First, can we talk about this Jets team? Holy shit if you’re a Matt Forte owner (Campbell) you must be weeping if you are watching these games. I know everyone who watches literally anything loves to be a backseat viewer, but I have to ask. How are you not using Forte, who has built his entire career on being an exceptional pass-catching dual threat back, in any of these short pass plays when you’re behind? I get it, Bilal Powell is the future or something (spoiler alert: he’s not), but Forte ain’t getting any younger, why isn’t Fitzpatrick throwing any of these passes out to him while he’s still able to run forwards?
Or maybe, the problem there is the assumption that Ryan Fitzpatrick could hit a broadside of a barn if a broadside of a barn walked up to him and said, “Hey asshole, hit me! I’m a broadside of a barn!” Fitzmagic has regressed to Fitztragic. He hasn’t thrown a touchdown in the second half of a single game this year, and he has the 26th ranked pass rating of all active starting quarterbacks, out of 32. For all team WR1’s, The New York Jet’s own Brandon Marshall is the only one who isn’t catching more than half of his targets. I’m sure some of those are BMarsh’s fault, but if you’ve watched any of these Jet’s games, which I’m hoping you’re not doing because you could have more fun watching your own shit dissolve in the toilet, you’ll know that more often than not, it’s Fitz telegraphing and under/over-throwing that’s creating such efficiency problems. Last year the Jets were an astonishing 10–7 using the “feed Marshall until he pukes” strategy, but this year Fitz looks like he did too much LSD and doesn’t know where he is amidst the strawberry fields forever. His benching for perennial “how does he have this job?”-man Geno Smith this past week adds insult to injury. With Eric Decker being laid to rest, possibly past the start of next season, you have to wonder how the Jets are going to salvage any value for their team, which spells hard times for all Jets players.

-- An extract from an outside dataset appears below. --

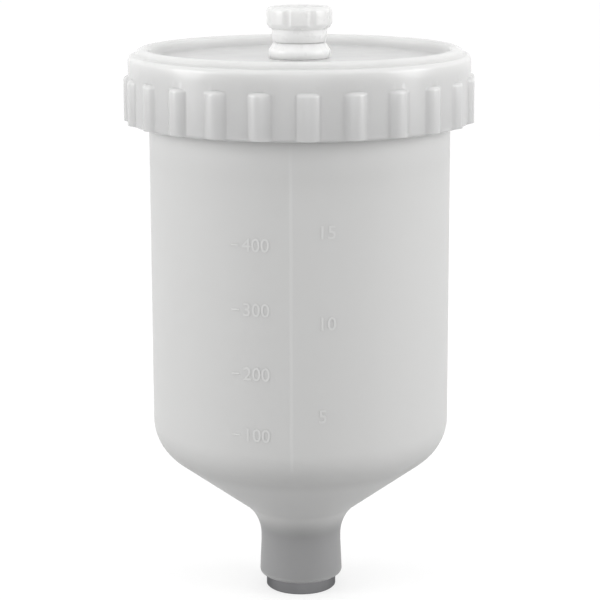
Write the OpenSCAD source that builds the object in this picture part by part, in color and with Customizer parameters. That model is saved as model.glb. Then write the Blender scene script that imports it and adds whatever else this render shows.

Second, we should talk about this Pittsburg/Miami game. Big Ben came tumbling down this week, making this another season where the Steelers will have to go without the Ben/Antonio Brown connection for an extended duration of time. Backup quarterback Landry Jones will have another go, but the expectation is Antonio Brown’s ceiling will suffer because of this. Landry started just one game in 2015, on week 7, in which he made 16 completions on 29 attempts. Antonio Brown finished the day with 6 catches for 124 yards and no touchdowns, which would be 15.4 points in our league. Of course, this is much too small a sample size to make any conclusions, but anecdotally, it certainly seems Brown and Big Ben’s chemistry is unparalleled. Antonio Brown owners shudder when they think of the abysmal stretch that Michael Vick started in 2015 where Antonio Brown seemed borderline unstartable, but only time will tell what Landry Jones and Brown can do here. It is important to note that Roethlisberger’s injury is not season ending, and he will be back in a few weeks. The Steelers may need to rely on Le’Veon Bell more in the coming weeks, but last week’s game in Miami showed that gameflow might prohibit that. The Steeler’s defense utterly collapsed on Sunday, making Jay Ajayi, who started this season on the bench because of his bad attitude, look like a superstar out of nowhere. For the 10 owners in the entire fantasy football world who started him (including Nate!!), his performance was thrilling, but most people’s expectations going forward are still quite low, as he has never looked very good until this point. Still, we all know that Arian Foster loves that injury report, so his future usage as an every down back might be more a question of when rather than if, especially now that coach Gase has renounced his earlier strategy of the 4 person committee nightmare.
Speaking of Adam Gase, can we talk about how much of a fraud he is? They actually played very well on Sunday and looked like the team they probably always dreamed they could be if that offensive line could stay healthy, but I am mad salty about Arian Foster, who he later admitted was not totally healthy and was removed from the injury report because of his “leadership skills”. Fucking excuse me? The reason Foster was made active only to not see a single snap until halfway through the third quarter is because of his leadership skills? Are you prohibited from speaking when you’re on the bench? Foster was pretty ineffective last week since he apparently was actually still injured, and we already know the Dolphins have like an Uruk-Hai horde of eligible running backs waiting to come out and fuck around on the field like a bunch of imbeciles, because that’s literally what’s been happening while Foster has been injured until this week, so can someone explain again to me why he was taken off the injury report?
“But June,” I can already hear you saying, Straw Man. “You don’t have Arian Foster on your team! Allison does…” well let me just say that in my other league which I take very seriously, I was extremely hyped to pick up Foster off waivers as someone had dropped him, and he is definitely worth the roster space as a waiver wire add even if he only plays a handful of games, and now I’m beginning to think the owner who dropped him for a fucking kicker set me up with an extremely clever ruse and I feel very, very stupid.
Can we also talk about bye weeks? You all need to be switching players for bye weeks and injuries! You could be winning games if you didn’t have empty bench spots and players getting you 0’s because they’re vacationing in Cancun for the week! I know probably no one is taking fantasy football as seriously as I am, but the game is more fun when everyone is trying, minus perhaps Niki because she was way too far gone coming straight out of the draft. Even poor, poor Josh, at 1–5, can still make the playoffs on an outside chance. And that outside chance is pretty real considering the randomness of injuries and changes that can affect fantasy football.
Okay, I could talk about more bullshit, but I’m pretty tired and this needs to get posted soon. Good to be back in the swing of fantasy football bullshit, everyone. Best of luck to you all. Unless you’re playing me.